In questa storia sia azione che decorso temporale sono a un grado zero (uguale a infinito). Dio agisce sempre automanifestandosi ed esiste sempre, sempre producendo il fatto che esiste per il fatto stesso che è. Poco, pochissimo, per un romanzo d’avventura, ma abbastanza perché si diano, a grado zero, le condizioni essenziali di una fabula. Troppe puntate, nessun colpo di scena, ma dipende anche dalla sensibilità del lettore. Il Lettore Modello di una storia del genere è un mistico o un metafisico, un tipo umano di cooperatore testuale capace di provare intense emozioni davanti a questa non vicenda che non cessa di stupirlo per il suo carattere singolarissimo. Per gli altri lettori non significa nulla. L’Amor dei Intellectualis è una fiera passione ed esiste l’inesausta sorpresa del riconoscimento della Necessità.
Se vogliamo, la fabula è così trasparente che riconduce a una vicenda immobile di puri attanti: e alla costituzione di una struttura di mondi con un solo individuo che possiede tutte le proprietà e a cui tutti i mondi possibili sono accessibili.
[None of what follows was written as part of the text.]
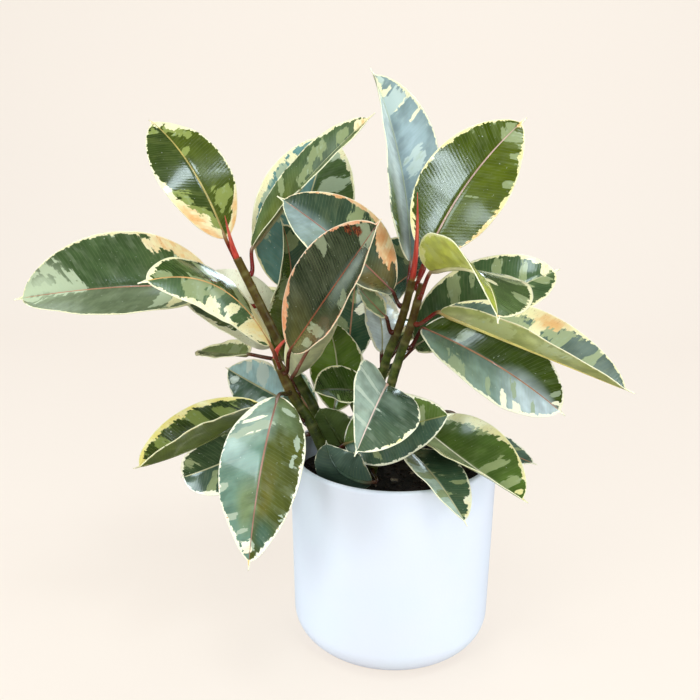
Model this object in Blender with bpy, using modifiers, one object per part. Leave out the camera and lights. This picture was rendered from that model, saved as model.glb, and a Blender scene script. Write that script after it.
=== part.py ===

D’altra parte è sempre possibile avvicinare da un punto di vista di costruzione narrativa anche testi che non contengono alcuna fabula. È quello che in modo mirabile ha fatto Greimas nel 1975 analizzando un discorso non figurativo, cioè l’introduzione di Dumezil al suo Naissance d’Archange (saggio sulla nascita della teologia zoroastriana). Dove il testo scientifico non manifesta soltanto una organizzazione discorsiva, ma anche una organizzazione narrativa fatta di colpi di scena scientifici o accademici, lotta con gli opponenti, vittorie e sconfitte. È la storia della costruzione di un testo e della messa in opera di una strategia cui non mancano volontà persuasive, con un soggetto agente che alla fine pretende di personificare la Scienza stessa.
Suggerimento molto importante che può portarci a rileggere tutti i testi argomentativi come la storia di una battaglia persuasiva (a volte molto sottile) giocata e vinta. Almeno fino a quando un’analisi del testo non ne metta a nudo gli artifici.
Da Lector in Fabula di Umberto Eco, Bompiani.